Mapping the way out of this currently uninspiring spot is difficult. The Kings seemingly have too many guards yet no one capable of running the offense like a floor general. They have first-round picks to trade—including goodies from the Fox trade—and should have access to the $14.1 million non-taxpayer mid-level exception, but they are clearly more than one or two minor additions away from party-crashing the top of the West.
Sacramento does at least have more options at its disposal than those in front of it. It could swing for the fences via trade to land someone better than Domantas Sabonis. It could also get out in front of its deja-vu trajectory and strip it down.
Either route demands more than half-baked measures from leadership. The since-dismissed Monte McNair never deviated from team governor Vivek Ranadivé's middle-of-the-road script. Fans can only hope his replacement, Scott Perry, has both the agency and stomach to do more.
3. New Orleans Pelicans
3 of 5
There is a case to place the New Orleans Pelicans higher up this list if you consider them a serious organization.
You shouldn't.
Competently run franchises do not settle on Joe Dumars to succeed David Griffin as the lead basketball executive while (likely) prohibiting him from making key decisions on the futures of head coach Willie Green and franchise cornerstone Zion Williamson. This is first and foremost a failure of leadership, beginning at the top with team governor Gayle Benson.
New Orleans' apparent plan from here is neither concrete nor particularly inspiring. Dumars has doubled-down on continuing to build around Zion. That is justifiable from a basketball perspective, but only if they act like it.
There can be no more toeing the line. They should be surrounding him with higher-volume floor-spacers and different types of frontcourt partners. The luxury tax should not be treated as the plague if it means reeling in the right talent. And they must find a way to internally approximate or go outside the organization and acquire more playmaking while Dejounte Murray recovers from a ruptured right Achilles tendon.
Anything less than serious commitment to a singular vision (even if it's not the one laid out here) is a farce—the kind of scattershot logic and execution that landed the Pelicans here in the first place.
2. Chicago Bulls
4 of 5
Virtually everyone outside the Chicago Bulls organization has spent the past decade or so calling for the franchise to embrace an overhaul. The team has instead doubled down on its treadmill of sub-mediocrity, seemingly going out of its way to average just over 38 wins for the past 10 seasons (after adjusting for shortened schedules).
Chicago has to its credit finally exited the DeMar DeRozan and Zach LaVine eras. But "What's the plan here?" remains an all-too common refrain when discussing the Bulls.

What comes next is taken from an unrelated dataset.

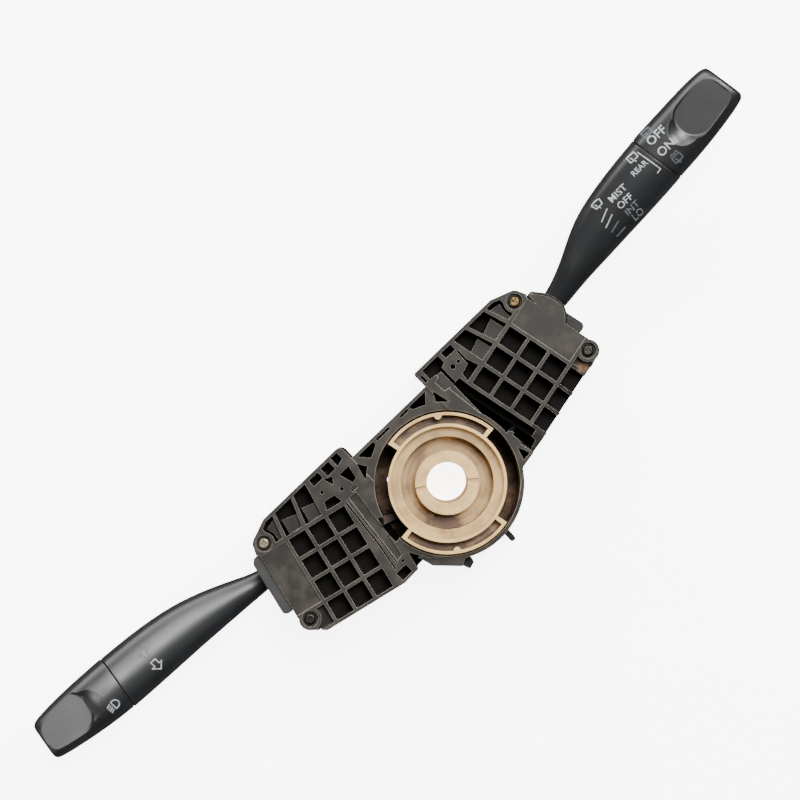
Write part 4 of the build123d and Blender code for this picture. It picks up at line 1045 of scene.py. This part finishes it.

Nobody on the roster qualifies as a viable cornerstone, even if Chicago is about to pay Josh Giddey like one. Matas Buzelis could perhaps turn into that North Star, but if that's not a reach, it at least isn't the case right now.
The Bulls should spend this offseason repositioning themselves for the future. That direction includes getting what they can for the expiring contracts of Coby White, Ayo Dosunmu and Nikola Vučević and just about anyone other than Buzelis. Letting Giddey walk in restricted free agency would make for bad optics, but paying him in the ballpark of $30 million per year is potentially worse.
If history is any indication, Chicago will pull out all the stops to continue treading water in the bottom of the middle. But its fans deserve—and are likely desperate—for better.
1. Phoenix Suns
5 of 5
Very little has gone right for the Phoenix Suns since Mat Ishbia completed his purchase for a majority stake in them and the Phoenix Mercury.
The Kevin Durant and Bradley Beal trades have been unmitigated disasters. Jordan Ott marks Phoenix's fourth head coach since Ishbia assumed control of the franchise in January 2023. The Suns do not control the rights to their own first-round pick until 2032. They have no blue-chip youngsters on the roster. And they blew past the second apron this past season for the right to win 36 games and miss the playoffs.
Significant change is coming. Durant could be dealt at any moment. But it remains to be seen how much of a difference that makes. Though the Suns are hoping for a return comparable to what they gave up for him, teams aren't forking over the equivalent of four unprotected first-rounders, one swap, Mikal Bridges and Cam Johnson for a soon-to-be 37-year-old on an expiring contract.
Meanwhile, Phoenix is stuck with the final two years and $110.8 million remaining on Beal's deal unless it finds a suitor who both wants him and for whom he'll waive his no-trade clause. Devin Booker's involvement in Ott's hiring bodes well for him sticking with the Suns, but the jury is still out on who and what will be around him moving forward.
Unless Phoenix pulls a rabbit out of its hat over the summer, this all seems doomed to end extremely poorly. At the very least, though, ironing out Durant's relocation is a step toward the reset this franchise so badly needs.